Normalleşme ve yumuşamayı, bilhassa Cumhur İttifakı’nın süngü düşürüp mücadelesine sünger çekmesi temelinde planlayanlar bir an olsun unutmasın ki, ak koyunun kara kuzusu da olur, akıllı bildiğini söylemez, ahmak söylediğini bilemez. Bin bilsek de söyleyeceğimiz birdir.
Buna karşılık kimin ne söylediğini, hangi maksatla söylediğini, stratejik, taktik ve psikolojik üstünlüğü elde etmek için kılıktan kılığa nasıl girebildiğini tefrik ve tefsir edecek tecrübeye Allah’a şükürler olsun ki sahibiz. Biz akşama karşı gitmeyiz, tana karşı yatmayız.
NORMALLEŞMEDEN BAHSETMENİN İNANDIRICI BİR YANI YOKTUR
Hem terör örgütüyle aynı kareye girip sarmaş dolaş olmanın, hem de kalkıp yumuşamadan ve normalleşmeden bahsetmenin inandırıcı bir yanı yoktur. Deyim yerindeyse, arpa ekip buğday biçmenin peşine düşenlerin asıl niyetlerini gayet iyi biliyoruz.
Milliyetçi Hareket Partisi’nin ve Cumhur İttifakı’nın duruşu bellidir. Hiçbir tezgah, hiçbir kumpas, hiçbir telkin ve algı düzeneği Türkiye’ye ve Türk milletine hizmet kararlılığımızı, Cumhur İttifakı olarak yürüyüşümüzü sekteye uğratamayacak.

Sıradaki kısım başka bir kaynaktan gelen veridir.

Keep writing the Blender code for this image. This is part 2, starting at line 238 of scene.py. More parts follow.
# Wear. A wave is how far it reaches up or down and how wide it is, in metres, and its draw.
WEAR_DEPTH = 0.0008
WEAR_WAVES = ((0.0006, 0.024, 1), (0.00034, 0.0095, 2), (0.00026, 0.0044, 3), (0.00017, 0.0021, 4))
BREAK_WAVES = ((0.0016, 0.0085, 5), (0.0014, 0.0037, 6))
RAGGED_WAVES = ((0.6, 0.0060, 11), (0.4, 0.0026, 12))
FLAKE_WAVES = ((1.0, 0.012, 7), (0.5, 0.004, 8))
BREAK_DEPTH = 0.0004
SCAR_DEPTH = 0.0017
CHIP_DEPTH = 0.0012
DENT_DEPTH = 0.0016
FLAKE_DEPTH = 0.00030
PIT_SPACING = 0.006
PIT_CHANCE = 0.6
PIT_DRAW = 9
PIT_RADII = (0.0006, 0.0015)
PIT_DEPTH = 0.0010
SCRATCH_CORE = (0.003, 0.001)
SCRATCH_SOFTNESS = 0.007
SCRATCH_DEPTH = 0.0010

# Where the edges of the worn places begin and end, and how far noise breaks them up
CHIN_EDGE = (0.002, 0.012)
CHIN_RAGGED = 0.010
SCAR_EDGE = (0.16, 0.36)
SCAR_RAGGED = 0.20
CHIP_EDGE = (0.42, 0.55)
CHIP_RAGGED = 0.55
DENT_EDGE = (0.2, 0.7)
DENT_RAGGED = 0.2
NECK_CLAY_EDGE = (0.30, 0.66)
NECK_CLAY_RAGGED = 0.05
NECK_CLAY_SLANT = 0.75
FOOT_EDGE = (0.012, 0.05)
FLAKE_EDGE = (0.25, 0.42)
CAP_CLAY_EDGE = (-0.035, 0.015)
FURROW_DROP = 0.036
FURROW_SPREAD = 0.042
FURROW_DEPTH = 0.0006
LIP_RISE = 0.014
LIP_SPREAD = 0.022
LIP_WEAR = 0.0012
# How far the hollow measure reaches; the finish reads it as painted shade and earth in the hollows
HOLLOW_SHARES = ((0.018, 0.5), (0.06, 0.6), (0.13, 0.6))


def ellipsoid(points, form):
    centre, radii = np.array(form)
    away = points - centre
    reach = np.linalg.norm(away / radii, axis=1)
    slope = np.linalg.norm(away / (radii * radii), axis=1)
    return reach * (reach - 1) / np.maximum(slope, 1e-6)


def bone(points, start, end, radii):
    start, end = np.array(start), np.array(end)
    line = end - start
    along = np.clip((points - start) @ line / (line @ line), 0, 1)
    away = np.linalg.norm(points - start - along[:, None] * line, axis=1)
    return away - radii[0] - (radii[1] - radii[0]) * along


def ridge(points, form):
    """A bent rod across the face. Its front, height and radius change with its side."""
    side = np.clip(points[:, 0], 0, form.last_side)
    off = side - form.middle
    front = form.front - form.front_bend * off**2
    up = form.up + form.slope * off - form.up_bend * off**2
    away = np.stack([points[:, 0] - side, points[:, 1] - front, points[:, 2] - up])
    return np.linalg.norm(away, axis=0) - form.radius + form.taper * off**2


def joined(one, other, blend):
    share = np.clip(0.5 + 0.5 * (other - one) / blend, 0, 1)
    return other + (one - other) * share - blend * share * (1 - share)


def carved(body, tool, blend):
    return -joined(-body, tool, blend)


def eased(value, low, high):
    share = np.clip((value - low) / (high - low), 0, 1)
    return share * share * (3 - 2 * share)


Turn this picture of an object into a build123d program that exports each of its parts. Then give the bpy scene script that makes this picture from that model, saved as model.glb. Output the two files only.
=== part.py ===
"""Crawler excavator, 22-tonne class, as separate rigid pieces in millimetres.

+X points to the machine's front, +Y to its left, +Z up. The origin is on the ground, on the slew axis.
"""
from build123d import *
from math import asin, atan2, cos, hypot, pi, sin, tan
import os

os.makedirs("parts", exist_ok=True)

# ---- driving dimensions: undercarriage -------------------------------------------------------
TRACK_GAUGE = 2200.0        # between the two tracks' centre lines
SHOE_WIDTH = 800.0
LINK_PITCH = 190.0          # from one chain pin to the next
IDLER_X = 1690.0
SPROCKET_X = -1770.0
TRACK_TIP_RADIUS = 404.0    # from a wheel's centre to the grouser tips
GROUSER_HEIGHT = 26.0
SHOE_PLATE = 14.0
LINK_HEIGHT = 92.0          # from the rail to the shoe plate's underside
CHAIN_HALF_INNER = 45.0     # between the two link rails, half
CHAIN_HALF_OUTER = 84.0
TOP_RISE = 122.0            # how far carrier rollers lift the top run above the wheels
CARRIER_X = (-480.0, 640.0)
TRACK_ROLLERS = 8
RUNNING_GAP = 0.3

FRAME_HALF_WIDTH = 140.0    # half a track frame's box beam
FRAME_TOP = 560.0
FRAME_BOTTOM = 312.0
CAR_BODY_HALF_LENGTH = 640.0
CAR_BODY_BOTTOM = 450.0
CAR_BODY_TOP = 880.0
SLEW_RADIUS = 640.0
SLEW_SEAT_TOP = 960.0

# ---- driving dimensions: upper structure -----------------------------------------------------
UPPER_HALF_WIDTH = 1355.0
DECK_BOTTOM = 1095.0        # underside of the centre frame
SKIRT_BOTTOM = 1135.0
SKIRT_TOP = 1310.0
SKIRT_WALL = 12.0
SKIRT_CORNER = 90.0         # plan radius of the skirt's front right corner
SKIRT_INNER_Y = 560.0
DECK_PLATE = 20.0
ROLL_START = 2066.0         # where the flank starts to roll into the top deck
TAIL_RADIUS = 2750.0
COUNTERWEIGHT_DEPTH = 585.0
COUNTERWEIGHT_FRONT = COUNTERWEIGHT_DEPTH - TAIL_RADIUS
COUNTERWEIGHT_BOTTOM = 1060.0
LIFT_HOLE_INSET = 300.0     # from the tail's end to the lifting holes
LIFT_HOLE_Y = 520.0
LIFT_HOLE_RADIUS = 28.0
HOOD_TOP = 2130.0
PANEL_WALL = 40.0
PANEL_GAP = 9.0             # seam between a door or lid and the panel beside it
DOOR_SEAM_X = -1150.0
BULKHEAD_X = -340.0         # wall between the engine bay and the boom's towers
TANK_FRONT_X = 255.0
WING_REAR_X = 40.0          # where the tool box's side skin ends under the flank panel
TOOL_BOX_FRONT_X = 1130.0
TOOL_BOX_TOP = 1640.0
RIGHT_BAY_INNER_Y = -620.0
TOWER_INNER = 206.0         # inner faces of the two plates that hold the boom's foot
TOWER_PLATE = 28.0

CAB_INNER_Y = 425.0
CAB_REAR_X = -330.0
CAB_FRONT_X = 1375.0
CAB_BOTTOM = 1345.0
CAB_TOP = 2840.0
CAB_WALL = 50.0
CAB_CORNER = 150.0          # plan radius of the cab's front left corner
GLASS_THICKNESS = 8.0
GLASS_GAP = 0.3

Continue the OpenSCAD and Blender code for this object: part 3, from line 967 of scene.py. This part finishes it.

31 Mart’tan sonra biti kanlananları uyarıyorum, dikkat etsinler, bitli baklanın bizim pazarda alıcısı yoktur. Cumhur İttifakı Türkiye’yi yükseltmeye, küresel ve bölgesel marka değerini güçlendirmeye, bu aziz millet için her feragati göstermeye sonuna kadar devam edecektir.
Cumhur İttifakı ve Cumhurbaşkanlığı Hükümet Sistemi güvencedir. Milli güvenliğimizi tehdit edenlerin bu gerçeği itiraf ve ifadeleri mümkün değildir.
Sosyal medya yalanlarına, sokak dedikodularına, casusların düzmece ithamlarına bel bağlayan siyaset meddahlarının rüzgarlı havada yanıp yanıp sönen mum gibi nasıl da eriyip gideceklerini yakında herkes görecektir.” dedi.